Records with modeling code
◇ ◇ ◇ ◇ ◇

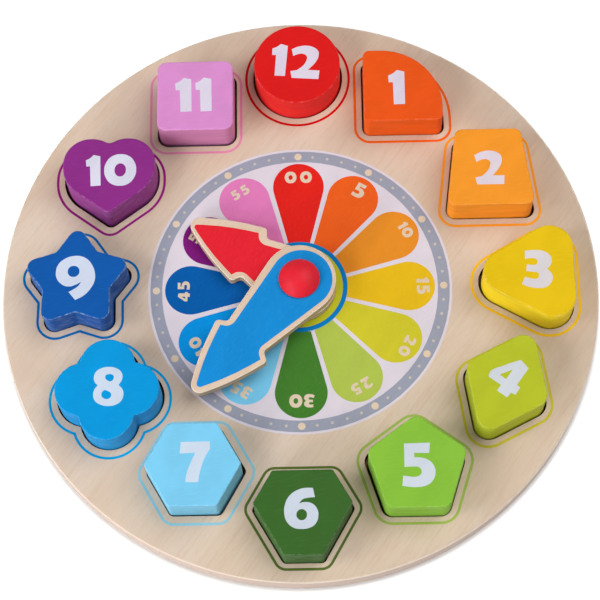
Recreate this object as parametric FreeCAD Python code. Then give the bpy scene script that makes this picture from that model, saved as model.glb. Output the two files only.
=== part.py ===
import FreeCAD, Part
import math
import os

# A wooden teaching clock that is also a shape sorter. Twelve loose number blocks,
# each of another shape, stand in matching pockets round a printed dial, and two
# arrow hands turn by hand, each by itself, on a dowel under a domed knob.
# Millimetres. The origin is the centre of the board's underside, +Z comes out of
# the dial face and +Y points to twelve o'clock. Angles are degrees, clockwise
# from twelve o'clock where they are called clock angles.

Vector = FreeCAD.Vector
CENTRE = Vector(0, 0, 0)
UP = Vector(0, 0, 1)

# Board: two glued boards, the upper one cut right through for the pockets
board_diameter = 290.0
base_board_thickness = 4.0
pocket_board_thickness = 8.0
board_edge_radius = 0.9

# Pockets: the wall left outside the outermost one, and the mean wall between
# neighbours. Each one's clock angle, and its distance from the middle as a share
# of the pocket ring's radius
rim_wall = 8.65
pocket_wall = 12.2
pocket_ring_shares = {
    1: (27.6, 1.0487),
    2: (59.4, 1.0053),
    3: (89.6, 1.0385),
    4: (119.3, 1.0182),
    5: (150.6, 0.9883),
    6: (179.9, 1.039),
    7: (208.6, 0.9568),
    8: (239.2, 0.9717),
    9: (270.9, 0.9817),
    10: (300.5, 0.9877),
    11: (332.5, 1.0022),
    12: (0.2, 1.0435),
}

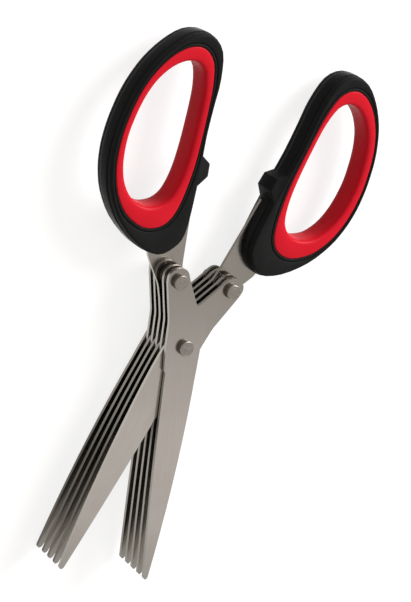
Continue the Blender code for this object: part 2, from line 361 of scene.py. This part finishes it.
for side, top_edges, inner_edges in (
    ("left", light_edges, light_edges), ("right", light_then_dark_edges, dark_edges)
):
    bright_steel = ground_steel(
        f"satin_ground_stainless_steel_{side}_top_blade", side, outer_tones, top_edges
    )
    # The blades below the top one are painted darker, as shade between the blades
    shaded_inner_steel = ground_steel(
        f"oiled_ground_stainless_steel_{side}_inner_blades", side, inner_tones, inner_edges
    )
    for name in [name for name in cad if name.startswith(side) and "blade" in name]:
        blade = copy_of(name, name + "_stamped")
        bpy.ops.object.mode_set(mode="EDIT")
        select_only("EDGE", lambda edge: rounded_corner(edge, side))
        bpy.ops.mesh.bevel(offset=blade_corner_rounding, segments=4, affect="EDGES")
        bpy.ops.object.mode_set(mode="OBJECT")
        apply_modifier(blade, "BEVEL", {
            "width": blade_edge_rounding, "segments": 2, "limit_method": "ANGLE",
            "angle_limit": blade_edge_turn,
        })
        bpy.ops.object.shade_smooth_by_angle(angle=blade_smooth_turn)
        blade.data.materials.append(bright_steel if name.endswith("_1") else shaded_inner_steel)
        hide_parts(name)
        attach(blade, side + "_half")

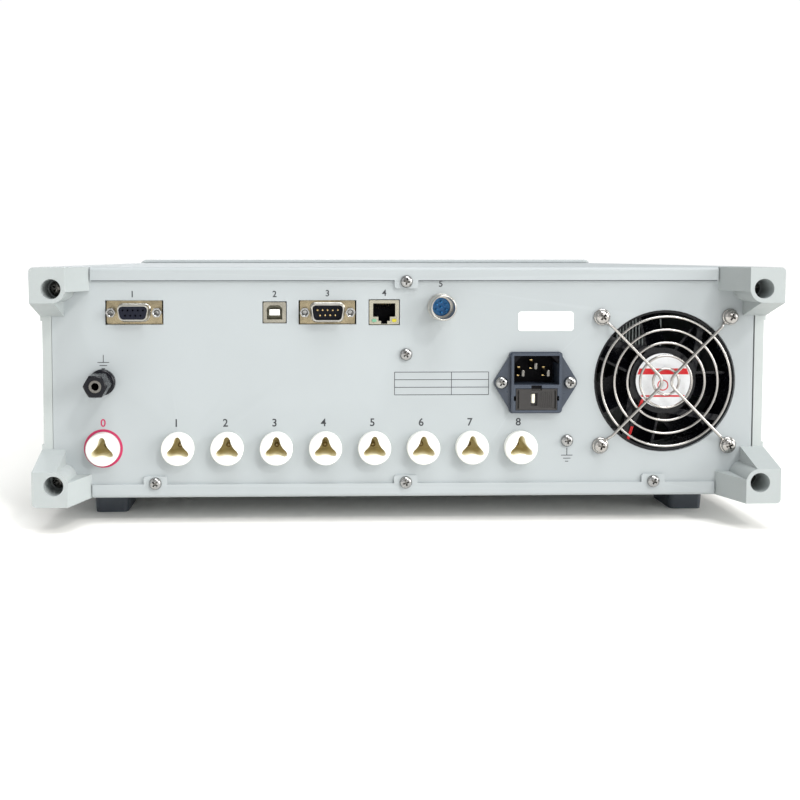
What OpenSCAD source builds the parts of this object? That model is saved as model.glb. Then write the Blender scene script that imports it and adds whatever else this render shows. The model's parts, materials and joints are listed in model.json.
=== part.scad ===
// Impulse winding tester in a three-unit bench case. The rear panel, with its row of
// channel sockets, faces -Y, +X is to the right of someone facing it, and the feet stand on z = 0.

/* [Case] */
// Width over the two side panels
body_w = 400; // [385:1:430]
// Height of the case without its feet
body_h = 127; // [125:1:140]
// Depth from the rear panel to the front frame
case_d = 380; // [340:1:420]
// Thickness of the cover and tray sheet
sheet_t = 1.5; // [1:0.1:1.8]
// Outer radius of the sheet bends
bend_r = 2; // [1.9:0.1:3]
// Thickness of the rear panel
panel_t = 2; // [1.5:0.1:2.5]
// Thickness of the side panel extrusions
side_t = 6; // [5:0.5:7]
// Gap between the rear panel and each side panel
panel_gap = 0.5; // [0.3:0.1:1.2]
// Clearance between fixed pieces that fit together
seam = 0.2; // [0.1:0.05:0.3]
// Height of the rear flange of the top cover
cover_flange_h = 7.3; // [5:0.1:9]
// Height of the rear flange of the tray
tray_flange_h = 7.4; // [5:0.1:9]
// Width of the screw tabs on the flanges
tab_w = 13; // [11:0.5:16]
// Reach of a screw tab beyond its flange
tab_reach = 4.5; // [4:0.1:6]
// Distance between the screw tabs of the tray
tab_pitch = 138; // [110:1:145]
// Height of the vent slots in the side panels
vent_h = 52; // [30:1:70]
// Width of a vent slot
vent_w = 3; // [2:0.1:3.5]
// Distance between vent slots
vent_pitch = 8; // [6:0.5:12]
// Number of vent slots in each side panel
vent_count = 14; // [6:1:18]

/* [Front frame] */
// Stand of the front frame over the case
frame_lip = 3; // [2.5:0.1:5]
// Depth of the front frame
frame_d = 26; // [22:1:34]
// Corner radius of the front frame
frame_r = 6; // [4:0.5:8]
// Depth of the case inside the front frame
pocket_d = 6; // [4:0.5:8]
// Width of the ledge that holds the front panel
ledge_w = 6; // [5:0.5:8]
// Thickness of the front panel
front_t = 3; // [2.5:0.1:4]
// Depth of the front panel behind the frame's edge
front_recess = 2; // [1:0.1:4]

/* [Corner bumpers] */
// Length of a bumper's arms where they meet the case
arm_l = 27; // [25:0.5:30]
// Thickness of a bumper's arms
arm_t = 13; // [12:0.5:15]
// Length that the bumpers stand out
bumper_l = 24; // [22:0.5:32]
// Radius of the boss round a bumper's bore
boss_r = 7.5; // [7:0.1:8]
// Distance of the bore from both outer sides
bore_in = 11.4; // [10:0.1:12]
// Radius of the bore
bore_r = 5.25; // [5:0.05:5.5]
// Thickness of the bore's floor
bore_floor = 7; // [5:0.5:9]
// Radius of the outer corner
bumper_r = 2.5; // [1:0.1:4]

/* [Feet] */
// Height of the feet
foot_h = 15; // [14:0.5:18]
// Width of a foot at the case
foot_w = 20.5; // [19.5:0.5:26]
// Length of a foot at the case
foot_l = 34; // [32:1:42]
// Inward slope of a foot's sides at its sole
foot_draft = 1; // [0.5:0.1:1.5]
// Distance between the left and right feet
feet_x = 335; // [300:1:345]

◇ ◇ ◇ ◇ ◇

Work to do = Pick out the lines that contain "from" and copy them.

Expected answer =
Recreate this object as parametric FreeCAD Python code. Then give the bpy scene script that makes this picture from that model, saved as model.glb. Output the two files only.
# from twelve o'clock where they are called clock angles.
# neighbours. Each one's clock angle, and its distance from the middle as a share
Continue the Blender code for this object: part 2, from line 361 of scene.py. This part finishes it.
// Depth from the rear panel to the front frame
// Distance of the bore from both outer sides